Posted by: AJenTooMany at December 4, 2008 9:28 AM

There is indeed a revolting Hallmark special of a movie that further denigrated Rob Lowe with its revolting schmaltz. It's evil.

Also on the evil list is the song about Santa Claus visiting the soldier in Iraq, because it has nearly caused an accident every time I hear it and start bawling like a pregnant woman with a side of incoherent estrogen.

I actually actively detest these songs because really? There are better ways of reminding me of the spirit of Christmas and the plight of the lonesome soldier than MAKING ME CRY. I mean c'mon, even "A Christmas Carol" has the good grace not to make me cry. Granted, the bit with Christmas future and the orphans scares the bejeesus out of me in the movie, but it never makes me cry. Sheesh.

Posted by: Alix R at December 4, 2008 9:35 AM

Yeah. . .the one that gets me is Maria with her nightingale. SAP-EE. I don't even attempt the shoes.

Posted by: Roxanne at December 4, 2008 9:41 AM

I HATE THAT SONG!!! I did not cry at first hearing, but puked all over my car because, as you say, it is a DESIGN to make people feel bad. Oh, and from what I know of Jesus new shoes are NOT going to impress him. Just sayin'.
Whew, so glad to get that off my chest. I'll crawl back under my rock now...

Posted by: Tequila Cookie Chris at December 4, 2008 9:49 AM

OK, I'll blame my almost 45-ness for weeping at the mere DESCRIPTION of the song I've luckily never heard (though laughing at the same time). Unfortunately, I cannot blame my age for killing-people-in-my-head, as I've been doing that as long as I can remember. Yes, I am an angry, angry person.

Posted by: Brigitte at December 4, 2008 9:50 AM

Thank you for that analysis. I am safe from the Christmas Shoes, now.

Though if I was on my death bed, I'd want pretty new shoes to go in. But I'd order them from Zappos. My kids would totally pick the wrong ones if I sent them to the store. ;)

Posted by: Mir at December 4, 2008 9:58 AM

Sign me up for the "I'd like to kill the composer" on both the shoe and the bird songs.

I agree. I HATE when people PURPOSELY prey on my emotions. They should all eat cake - and acquire all my extra weight as punishment.

Posted by: Mit at December 4, 2008 10:26 AM

Since I have providentially managed to avoid ever hearing this song, I had to look for the lyrics. I discovered (via Wikipedia): "In Tom Reynolds 2006 book I Hate Myself and Want to Die: The 52 Most Depressing Songs You've Ever Heard, he names "The Christmas Shoes" as the most depressing song in modern recorded music history."
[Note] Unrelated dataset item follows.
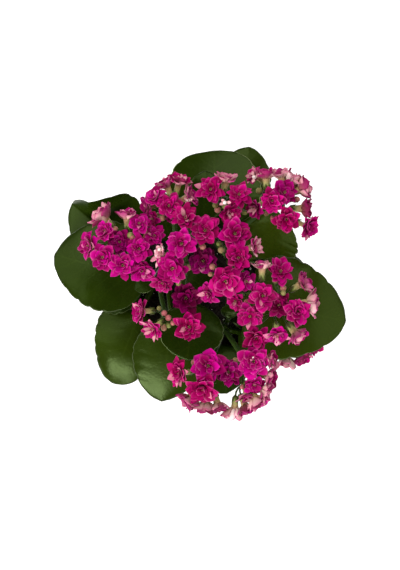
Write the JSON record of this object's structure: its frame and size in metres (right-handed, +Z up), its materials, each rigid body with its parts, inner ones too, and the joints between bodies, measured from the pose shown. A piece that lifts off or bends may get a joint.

Posted by: Laura at December 4, 2008 10:28 AM

Yes, I've wondered why anyone would purposely write a song like that that is designed to make people feel bad AND makes no sense either. Heck, there are enough things in this world that are actually happening to make us feel bad and cry - why make up that nonsense? And even more, why do radio stations play it? Is it supposed to make us open our wallets and give? Doesn't work that way for me.

Posted by: Deborah P at December 4, 2008 10:31 AM

Oh my goodness... okay. Here's the thing. I LOATHE that Christmas Shoes song. The very first time I heard it, it made me mad. Not because I hate little children, or Christmas, or (lord knows) SHOES, but because the manipulation was the very first thing that struck me about it. The person who wrote that song was not trying to tell a story. They were trying to make us cry. And THAT is inexcusable and cynical and yucky. As a writer, I don't think you can EVER be thinking about how the audience will react. You just have to tell the story, and the audience will feel how they feel. It's like that awful movie "Pay It Forward." The writer(s) said, "I've got a great idea! At the end, let's KILL THE KID. And everyone will WEEP!" Gah.
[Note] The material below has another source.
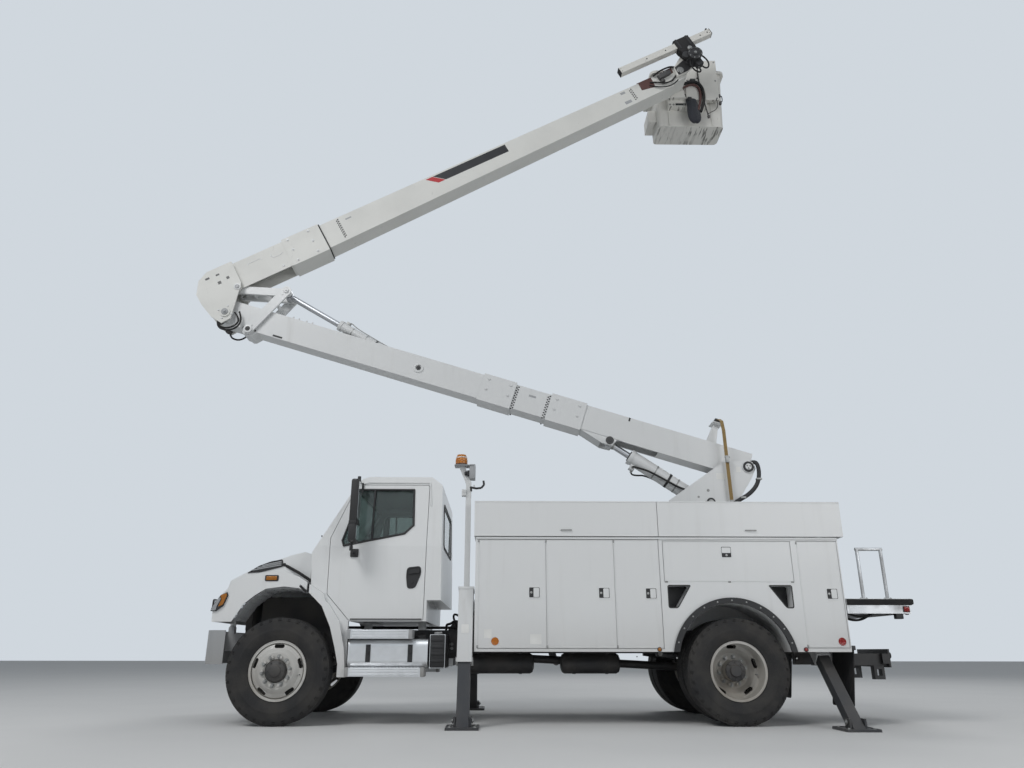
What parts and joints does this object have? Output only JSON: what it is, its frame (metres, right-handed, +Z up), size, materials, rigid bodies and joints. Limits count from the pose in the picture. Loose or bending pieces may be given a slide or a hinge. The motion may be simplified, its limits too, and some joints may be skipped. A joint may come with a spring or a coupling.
{
  "type": "bucket truck",
  "caption": "Two-axle utility truck with cab, compartment body, outriggers and an articulated boom carrying a bucket.",
  "frame": {"origin": "on the ground, midway between front and rear ends, on the centre plane", "axes": "+X toward the rear of the truck, +Y to its right side, +Z up"},
  "size_m": [8.6539, 3.49, 9.8941],
  "materials": {
    "white_paint": "satin",
    "boom_paint": "satin",
    "black_paint": "satin",
    "bumper_grey": "satin",
    "black_plastic": "matte",
    "tyre_rubber": "matte",
    "glass": "gloss",
    "seat_fabric": "matte",
    "engine_iron": "matte",
    "steel": "gloss",
    "fibreglass": "satin",
    "amber": "gloss"
  },
  "bodies": {
    "chassis": {"chassis_frame": "black_paint", "axles": "black_paint", "engine": "engine_iron", "front_bumper": "bumper_grey", "cab_shell": "white_paint", "cab_glass": "glass", "cab_interior": "black_plastic", "seats": "seat_fabric", "side_steps": "black_paint", "body_packs": "white_paint", "body_deck": "bumper_grey", "arch_flares": "black_plastic", "subframe": "boom_paint", "light_mast": "amber"},
    "hood": {"hood_shell": "white_paint", "grille_and_lamps": "black_plastic"},
    "turret": {"turret": "boom_paint"},
    "lower_boom": {"lower_boom": "boom_paint"},
    "lift_barrel": {"lift_barrel": "boom_paint"},
    "lift_rod": {"lift_rod": "steel"},
    "upper_boom": {"upper_boom": "boom_paint"},
    "rocker": {"rocker": "boom_paint"},
    "coupler": {"coupler": "boom_paint"},
    "elbow_barrel": {"elbow_barrel": "boom_paint"},
    "elbow_rod": {"elbow_rod": "steel"},
    "bucket": {"bucket": "fibreglass"},
    "jib": {"jib": "black_paint"},
    "knuckle_left": {"knuckle_left": "black_paint"},
    "wheel_front_left": {"wheel_front_left": "white_paint", "tyre_front_left": "tyre_rubber"},
    "wheels_rear_left": {"wheels_rear_left": "white_paint", "tyres_rear_left": "tyre_rubber"},
    "cab_door_left": {"cab_door_left": "white_paint", "door_glass_left": "glass"},
    "front_door_left": {"front_door_left": "white_paint"},
    "middle_door_left": {"middle_door_left": "white_paint"},
    "narrow_door_left": {"narrow_door_left": "white_paint"},
    "rear_door_left": {"rear_door_left": "white_paint"},
    "shelf_door_left": {"shelf_door_left": "white_paint"},
    "front_lid_left": {"front_lid_left": "white_paint"},
    "rear_lid_left": {"rear_lid_left": "white_paint"},
    "outrigger_front_left": {"outrigger_front_left": "boom_paint"},
    "outrigger_rear_left": {"outrigger_rear_left": "boom_paint"},
    "knuckle_right": {"knuckle_right": "black_paint"},
    "wheel_front_right": {"wheel_front_right": "white_paint", "tyre_front_right": "tyre_rubber"},
    "wheels_rear_right": {"wheels_rear_right": "white_paint", "tyres_rear_right": "tyre_rubber"},
    "cab_door_right": {"cab_door_right": "white_paint", "door_glass_right": "glass"},
    "front_door_right": {"front_door_right": "white_paint"},
    "middle_door_right": {"middle_door_right": "white_paint"},
    "narrow_door_right": {"narrow_door_right": "white_paint"},
    "rear_door_right": {"rear_door_right": "white_paint"},
    "shelf_door_right": {"shelf_door_right": "white_paint"},
    "front_lid_right": {"front_lid_right": "white_paint"},
    "rear_lid_right": {"rear_lid_right": "white_paint"},
    "outrigger_front_right": {"outrigger_front_right": "boom_paint"},
    "outrigger_rear_right": {"outrigger_rear_right": "boom_paint"}
  },
  "joints": [
    {"name": "steer_left", "type": "hinge", "parent": "chassis", "child": "knuckle_left", "pos_m": [-2.49, -0.845, 0.535], "axis": [0, 0, 1], "range_deg": [-35, 35]},
    {"name": "roll_front_left", "type": "hinge", "parent": "knuckle_left", "child": "wheel_front_left", "pos_m": [-2.49, -1.025, 0.535], "axis": [0, 1, 0], "continuous": true},
    {"name": "roll_rear_left", "type": "hinge", "parent": "chassis", "child": "wheels_rear_left", "pos_m": [2.342, -1.055, 0.535], "axis": [0, 1, 0], "continuous": true},
    {"name": "cab_door_left_swing", "type": "hinge", "parent": "chassis", "child": "cab_door_left", "pos_m": [-2.072, -1.02, 1.8], "axis": [0, 0, -1], "range_deg": [0, 65]},
    {"name": "front_door_left_swing", "type": "hinge", "parent": "chassis", "child": "front_door_left", "pos_m": [-0.4033, -1.22, 1.323], "axis": [0, 0, -1], "range_deg": [0, 110]},
    {"name": "middle_door_left_swing", "type": "hinge", "parent": "chassis", "child": "middle_door_left", "pos_m": [0.3317, -1.22, 1.323], "axis": [0, 0, -1], "range_deg": [0, 110]},
    {"name": "narrow_door_left_swing", "type": "hinge", "parent": "chassis", "child": "narrow_door_left", "pos_m": [1.0717, -1.22, 1.323], "axis": [0, 0, -1], "range_deg": [0, 110]},
    {"name": "rear_door_left_swing", "type": "hinge", "parent": "chassis", "child": "rear_door_left", "pos_m": [3.0817, -1.22, 1.3205], "axis": [0, 0, -1], "range_deg": [0, 90]},
    {"name": "shelf_door_left_drop", "type": "hinge", "parent": "chassis", "child": "shelf_door_left", "pos_m": [2.31, -1.22, 1.4417], "axis": [1, 0, 0], "range_deg": [0, 90]},
    {"name": "front_lid_left_lift", "type": "hinge", "parent": "chassis", "child": "front_lid_left", "pos_m": [0.55, -0.648, 2.304], "axis": [-1, 0, 0], "range_deg": [0, 80]},
    {"name": "rear_lid_left_lift", "type": "hinge", "parent": "chassis", "child": "rear_lid_left", "pos_m": [2.59, -0.648, 2.304], "axis": [-1, 0, 0], "range_deg": [0, 80]},
    {"name": "outrigger_front_left_slide", "type": "slide", "parent": "chassis", "child": "outrigger_front_left", "axis": [0, 0.247, 0.969], "range_m": [0, 0.48]},
    {"name": "outrigger_rear_left_slide", "type": "slide", "parent": "chassis", "child": "outrigger_rear_left", "axis": [0, 0.7071, 0.7071], "range_m": [0, 0.42]},
    {"name": "steer_right", "type": "hinge", "parent": "chassis", "child": "knuckle_right", "pos_m": [-2.49, 0.845, 0.535], "axis": [0, 0, 1], "range_deg": [-35, 35]},
    {"name": "roll_front_right", "type": "hinge", "parent": "knuckle_right", "child": "wheel_front_right", "pos_m": [-2.49, 1.025, 0.535], "axis": [0, 1, 0], "continuous": true},
    {"name": "roll_rear_right", "type": "hinge", "parent": "chassis", "child": "wheels_rear_right", "pos_m": [2.342, 1.055, 0.535], "axis": [0, 1, 0], "continuous": true},
    {"name": "cab_door_right_swing", "type": "hinge", "parent": "chassis", "child": "cab_door_right", "pos_m": [-2.072, 1.02, 1.8], "axis": [0, 0, 1], "range_deg": [0, 65]},
    {"name": "front_door_right_swing", "type": "hinge", "parent": "chassis", "child": "front_door_right", "pos_m": [-0.4033, 1.22, 1.323], "axis": [0, 0, 1], "range_deg": [0, 110]},
    {"name": "middle_door_right_swing", "type": "hinge", "parent": "chassis", "child": "middle_door_right", "pos_m": [0.3317, 1.22, 1.323], "axis": [0, 0, 1], "range_deg": [0, 110]},
    {"name": "narrow_door_right_swing", "type": "hinge", "parent": "chassis", "child": "narrow_door_right", "pos_m": [1.0717, 1.22, 1.323], "axis": [0, 0, 1], "range_deg": [0, 110]},
    {"name": "rear_door_right_swing", "type": "hinge", "parent": "chassis", "child": "rear_door_right", "pos_m": [3.0817, 1.22, 1.3205], "axis": [0, 0, 1], "range_deg": [0, 90]},
    {"name": "shelf_door_right_drop", "type": "hinge", "parent": "chassis", "child": "shelf_door_right", "pos_m": [2.31, 1.22, 1.4417], "axis": [-1, 0, 0], "range_deg": [0, 90]},
    {"name": "front_lid_right_lift", "type": "hinge", "parent": "chassis", "child": "front_lid_right", "pos_m": [0.55, 0.648, 2.304], "axis": [1, 0, 0], "range_deg": [0, 80]},
    {"name": "rear_lid_right_lift", "type": "hinge", "parent": "chassis", "child": "rear_lid_right", "pos_m": [2.59, 0.648, 2.304], "axis": [1, 0, 0], "range_deg": [0, 80]},
    {"name": "outrigger_front_right_slide", "type": "slide", "parent": "chassis", "child": "outrigger_front_right", "axis": [0, -0.247, 0.969], "range_m": [0, 0.48]},
    {"name": "outrigger_rear_right_slide", "type": "slide", "parent": "chassis", "child": "outrigger_rear_right", "axis": [0, -0.7071, 0.7071], "range_m": [0, 0.42]},
    {"name": "hood_tilt", "type": "hinge", "parent": "chassis", "child": "hood", "pos_m": [-3.26, 0, 0.985], "axis": [0, -1, 0], "range_deg": [0, 60]},
    {"name": "turret_slew", "type": "hinge", "parent": "chassis", "child": "turret", "pos_m": [2.41, 0, 2.35], "axis": [0, 0, 1], "range_deg": [-170, 170]},
    {"name": "boom_lift", "type": "hinge", "parent": "turret", "child": "lower_boom", "pos_m": [2.966, 0, 2.941], "axis": [0, 1, 0], "range_deg": [-17, 58]},
    {"name": "lift_barrel_swing", "type": "hinge", "parent": "turret", "child": "lift_barrel", "pos_m": [2.46, 0, 2.49], "axis": [0, 1, 0], "range_deg": [-17, 57]},
    {"name": "lift_rod_slide", "type": "slide", "parent": "lift_barrel", "child": "lift_rod", "axis": [-0.8313, 0, 0.5558], "range_m": [-0.195, 0.662]},
    {"name": "elbow_unfold", "type": "hinge", "parent": "lower_boom", "child": "upper_boom", "pos_m": [-3.90711, 0, 5.05544], "axis": [0, -1, 0], "range_deg": [-28, 90]},
    {"name": "rocker_swing", "type": "hinge", "parent": "lower_boom", "child": "rocker", "pos_m": [-3.58154, 0, 4.82137], "axis": [0, -1, 0], "range_deg": [-21, 54]},
    {"name": "coupler_swing", "type": "hinge", "parent": "rocker", "child": "coupler", "pos_m": [-3.12411, 0, 5.39504], "axis": [0, -1, 0], "range_deg": [-21, 9]},
    {"name": "elbow_barrel_swing", "type": "hinge", "parent": "lower_boom", "child": "elbow_barrel", "pos_m": [-1.27405, 0, 4.29249], "axis": [0, -1, 0], "range_deg": [-2, 3]},
    {"name": "elbow_rod_slide", "type": "slide", "parent": "elbow_barrel", "child": "elbow_rod", "axis": [-0.859, 0, 0.5119], "range_m": [-0.25, 0.655]},
    {"name": "bucket_level", "type": "hinge", "parent": "upper_boom", "child": "bucket", "pos_m": [2.56219, 0, 9.19383], "axis": [0, -1, 0], "range_deg": [-91, 35]},
    {"name": "jib_swing", "type": "hinge", "parent": "bucket", "child": "jib", "pos_m": [2.69925, -0.27, 9.49468], "axis": [0, -1, 0], "range_deg": [-30, 45]}
  ],
  "couplings": [
    {"joint": "steer_right", "follows": "steer_left", "ratio": 1},
    {"joint": "lift_barrel_swing", "follows": "boom_lift", "ratio": 0.9646},
    {"joint": "lift_rod_slide", "follows": "boom_lift", "m_per_rad": 0.6528},
    {"joint": "rocker_swing", "follows": "elbow_unfold", "ratio": 0.587},
    {"joint": "coupler_swing", "follows": "elbow_unfold", "ratio": -0.225},
    {"joint": "elbow_barrel_swing", "follows": "elbow_unfold", "ratio": 0.026},
    {"joint": "elbow_rod_slide", "follows": "elbow_unfold", "m_per_rad": 0.4128},
    {"joint": "bucket_level", "follows": "elbow_unfold", "ratio": -1}
  ]
}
The Christmas Shoes movie is also inexcusable -- it has Rob Lowe and Kimberly whosit from the "Father of the Bride" remake as the languishing mother.

I do like the nightingale song, because to me that is not manipulative. It's sort of like The Little Drummer Boy, only in Mexico and with a girl. Because it's about humble gifts humbly offered, I think it's lovely.

Posted by: Aimee at December 4, 2008 11:03 AM

I'm going to employ Spock logic for most the gushy stuff this time of year. I can't take the weepies.

Posted by: Lisa Milton at December 4, 2008 11:40 AM

Hate "The Christmas Shoes" song? Check. Hate the movie? Check. Can't abide people who litter when the can is RIGHT THERE? Check. How about the people who can't walk 20 ft to put up their shopping cart and instead leave it propped against the bumper of my car? CHECK! Wow I'm an angry person too! Luv the holidays, but cheese whiz, some stuff I can do without.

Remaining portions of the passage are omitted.